Ah! Thank you for the explanation. I am now surprised the same way everyone else is surprised (and also suspicious of the sample size for high-comment threads.)
posted by restless_nomad at 5:15 PM on December 9, 2009


So here's average favorites per comment vs. thread length, by sub-site. I grouped the data together into ranges 10 comments wide, but even with that the data is looking pretty noisy for AskMe after lengths of about 60-70 comments.

This seems to show very strong evidence for the idea that long threads mean more people involved, and more people involved means more favorites. I'm surprised there's such a strong effect of thread length, though. I thought having more comments to spread out the favorites over would have flattened this out a lot. It looks like I can throw out that theory entirely.

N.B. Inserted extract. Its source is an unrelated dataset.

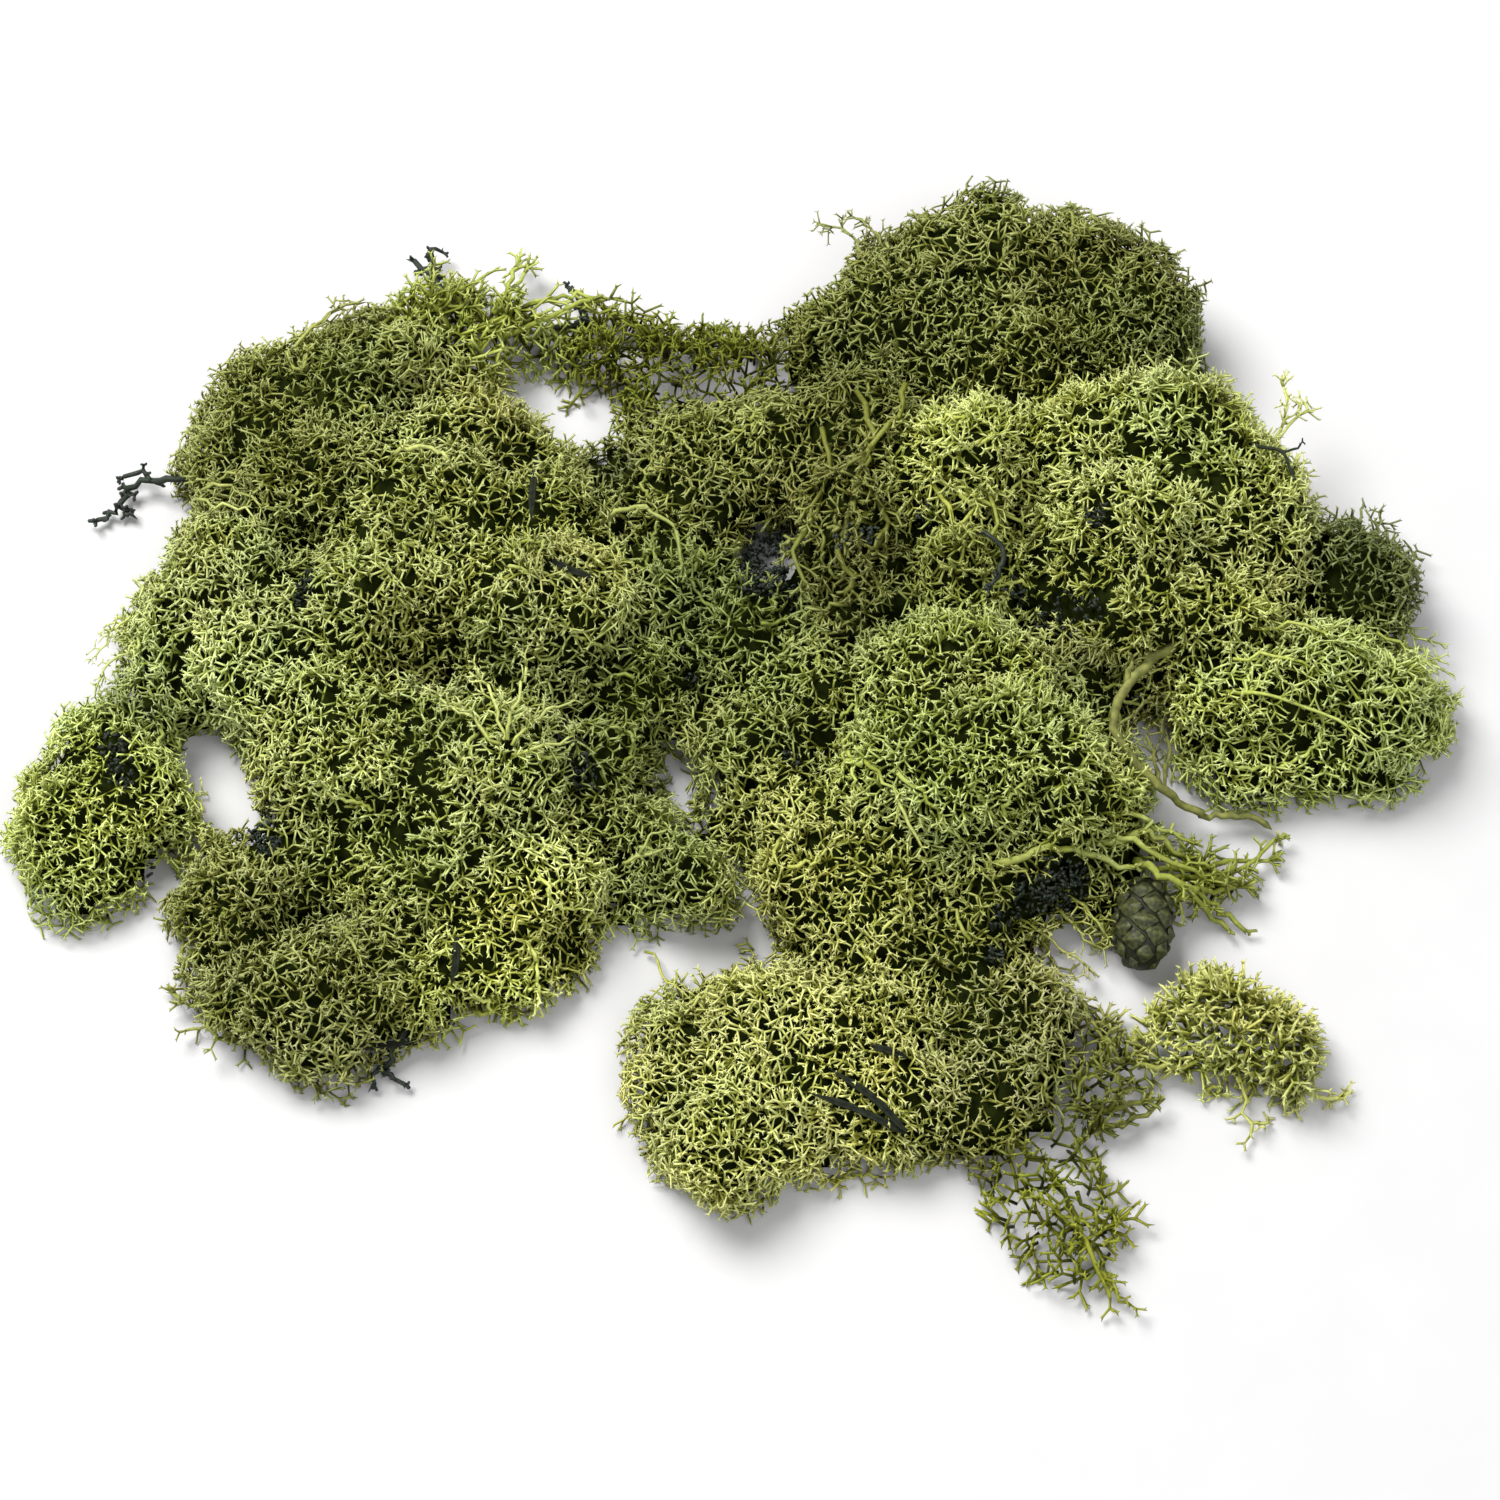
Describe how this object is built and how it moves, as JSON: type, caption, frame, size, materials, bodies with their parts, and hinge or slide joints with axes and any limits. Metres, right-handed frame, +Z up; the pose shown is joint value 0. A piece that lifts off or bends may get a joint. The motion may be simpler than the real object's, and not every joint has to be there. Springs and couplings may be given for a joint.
{
  "type": "reindeer moss clump",
  "caption": "Loose low clump of green branching reindeer lichen: interlocked tufted cushions with open sprays, a small cone, dry needles and dark plant scraps caught in it.",
  "frame": {"origin": "on the surface that the clump rests on, under the middle of its outline", "axes": "+X to the clump's right along its longest extent, +Y to its back, +Z up"},
  "size_m": [0.3703, 0.3025, 0.0561],
  "materials": {
    "lichen_pale": "matt dry branching lichen, pale yellow-green tips",
    "lichen_yellow": "matt dry branching lichen, bright yellow-green tips",
    "lichen_green": "matt dry branching lichen, mid green",
    "lichen_olive": "matt dry branching lichen, olive green",
    "lichen_dark": "matt dry branching lichen, dark olive",
    "lichen_ochre": "matt dry lichen, brown-olive stems",
    "dark_scrap": "matt blue-black dry plant scrap",
    "dry_needle": "dull grey-brown dry conifer needle",
    "cone_scales": "dull dark olive cone scales"
  },
  "bodies": {
    "root": {"far_left_cushion": "lichen_pale", "left_shoulder_cushion": "lichen_dark", "left_bright_cushion": "lichen_pale", "left_dome_cushion": "lichen_olive", "top_arm_spray": "lichen_green", "left_middle_cushion": "lichen_green", "left_centre_cushion": "lichen_green", "lower_left_cushion": "lichen_dark", "lower_bright_cushion": "lichen_green", "tongue_cushion": "lichen_olive", "left_back_cushion": "lichen_dark", "bridge_cushion": "lichen_olive", "centre_top_cushion": "lichen_olive", "combed_cushion": "lichen_ochre", "centre_cushion": "lichen_green", "centre_low_cushion": "lichen_olive", "front_centre_cushion": "lichen_green", "dark_dome_cushion": "lichen_dark", "yellow_head_cushion": "lichen_yellow", "bright_cap_cushion": "lichen_yellow", "between_cushion": "lichen_dark", "under_cap_cushion": "lichen_dark", "dark_edge_cushion": "lichen_dark", "right_green_cushion": "lichen_green", "centre_right_cushion": "lichen_green", "under_right_cushion": "lichen_dark", "right_spray": "lichen_green", "front_cushion": "lichen_pale", "front_net_cushion": "lichen_olive", "link_spray": "lichen_dark", "front_right_spray": "lichen_pale", "tail_spray": "lichen_olive", "dark_tuft": "dark_scrap", "long_stalk": "lichen_ochre", "needle_pair": "dry_needle", "needle_arm": "dry_needle", "needle_left_middle": "dry_needle", "needle_front": "dry_needle", "needle_lower": "dry_needle", "needle_bright": "dry_needle", "twig_right": "dark_scrap", "dark_scrap_left": "dark_scrap", "dark_scrap_top": "dark_scrap", "dark_scrap_arm": "dark_scrap", "dark_scrap_fold": "dark_scrap", "dark_scrap_bottom": "dark_scrap", "cone": "cone_scales"}
  },
  "joints": []
}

I stopped at 200 comments because the data is very noisy after that. But if anybody wants to see an expanded range to see what happens in the handful of longboat threads, I can do another one without that limitation. Maybe as a scatter plot instead of a line chart.
posted by FishBike at 5:41 PM on December 9, 2009


Did we figure out a way to quantify the bandwagon effect?
posted by restless_nomad at 6:06 AM on December 10, 2009


In an effort to get to the bottom of yesterday's surprises, I've posted this thing that shows average favorites against both comment time and comment number. Some notes about this chart:
  • The X-axis is comment number within the thread, grouped into bands 5 comment numbers wide.
  • The Y-axis is comment time since the thread was posted, grouped into bands 1 hour wide.
  • The Z-axis and colour scheme shows the average number of favorites per comment. Because there are so many low values and few high ones, the scale and colour coding isn't linear, and the legend on the right should give you an idea of just how non-linear it is (there's a cube root involved).
  • Since it's Ask MetaFilter data only, the background is, of course, AskMe Green.
I was all set to say that I think we're seeing two different facets of the thread popularity, e.g. that popular threads get lots of comments and get comments quickly, biasing the favorite counts towards high comment numbers and low comment times, respectively.

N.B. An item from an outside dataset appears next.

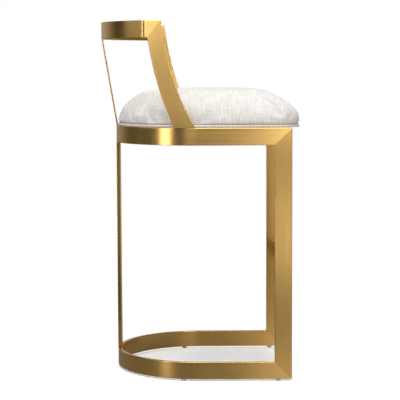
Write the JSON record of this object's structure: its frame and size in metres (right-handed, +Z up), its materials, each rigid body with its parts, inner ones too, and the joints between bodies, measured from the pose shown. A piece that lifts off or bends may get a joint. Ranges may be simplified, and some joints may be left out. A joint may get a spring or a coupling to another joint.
{
  "type": "bar stool with footrest",
  "caption": "Bar-height stool: flat-bar brass frame with D-plan hoops, curved low back band, front footrest bar and a domed woven seat cushion.",
  "frame": {"origin": "on the floor under the glides, at the centre of the stool's box in plan", "axes": "+X towards the stool's front, +Y towards the sitter's left, +Z up"},
  "size_m": [0.5246, 0.453, 0.937],
  "materials": {
    "frame_metal": "satin brushed, softly rounded edges",
    "zinc_hardware": "bright zinc plate",
    "glide_plastic": "matt grey",
    "plywood": "unfinished birch ply",
    "foam": "cut open-cell foam",
    "seat_fabric": "off-white slubby plain weave",
    "dust_cloth": "black non-woven"
  },
  "bodies": {
    "root": {"base_hoop": "frame_metal", "seat_hoop": "frame_metal", "front_leg_left": "frame_metal", "front_leg_right": "frame_metal", "rear_leg": "frame_metal", "front_seat_rail": "frame_metal", "footrest_bar": "frame_metal", "back_band": "frame_metal", "arm_left": "frame_metal", "arm_right": "frame_metal", "back_strut": "frame_metal", "seat_tab_front_left": "frame_metal", "seat_tab_front_right": "frame_metal", "seat_tab_rear_left": "frame_metal", "seat_tab_rear_right": "frame_metal", "seat_screw_front_left": "zinc_hardware", "seat_screw_front_right": "zinc_hardware", "seat_screw_rear_left": "zinc_hardware", "seat_screw_rear_right": "zinc_hardware", "tee_nut_front_left": "zinc_hardware", "tee_nut_front_right": "zinc_hardware", "tee_nut_rear_left": "zinc_hardware", "tee_nut_rear_right": "zinc_hardware", "glide_stud_front_left": "zinc_hardware", "glide_stud_front_right": "zinc_hardware", "glide_stud_rear_left": "zinc_hardware", "glide_stud_rear_right": "zinc_hardware", "glide_pad_front_left": "glide_plastic", "glide_pad_front_right": "glide_plastic", "glide_pad_rear_left": "glide_plastic", "glide_pad_rear_right": "glide_plastic", "seat_board": "plywood", "seat_foam": "foam", "seat_cover": "seat_fabric", "seat_welt": "seat_fabric", "dust_cover": "dust_cloth"}
  },
  "joints": []
}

But I still come back to this question: why don't we see that for the blue or the gray? For comparison, I made a similar chart for the blue and posted it right below the one for the green. The scale is different because there's more data, and thus single highly-favorited comments don't make such high peak values.
posted by FishBike at 4:50 PM on December 10, 2009


restless_nomad: "Did we figure out a way to quantify the bandwagon effect"

Not so far. I assume you're talking about the proposed effect that a comment showing a lot of favorites encourages even more people to favorite it.

I was thinking of plotting something like "initial number of favorites vs. number of additional favorites in the next hour" to see if favoriting speeds up the more favorites a comment already has. Though obviously this can't continue forever or you get infinite favorites. It must level off, and it levels off at different numbers of favorites for each comment.

So the first problem is how to scale different comments so that differences in total number of favorites, and total time to receive those favorites, don't result in a plot that is overwhelmed by randomness.

The second problem is that even if we do see some increase in favoriting the more favorites a comment already has, up to a point, this is the expected result even without the bandwagon effect.

What I mean is, I assume that graphing favoriting rate vs. time will produce some kind of bell curve that starts off slowly as just the obsessive readers get in early and favorite things. Then the more mainstream bunch comes along and favorites a lot of things during the time lag that is typical for that group. Then a few stragglers come along at increasingly later intervals. So even without a bandwagon effect, I'd expect to see that favoriting starts off slowly, then speeds up, before slowing down again.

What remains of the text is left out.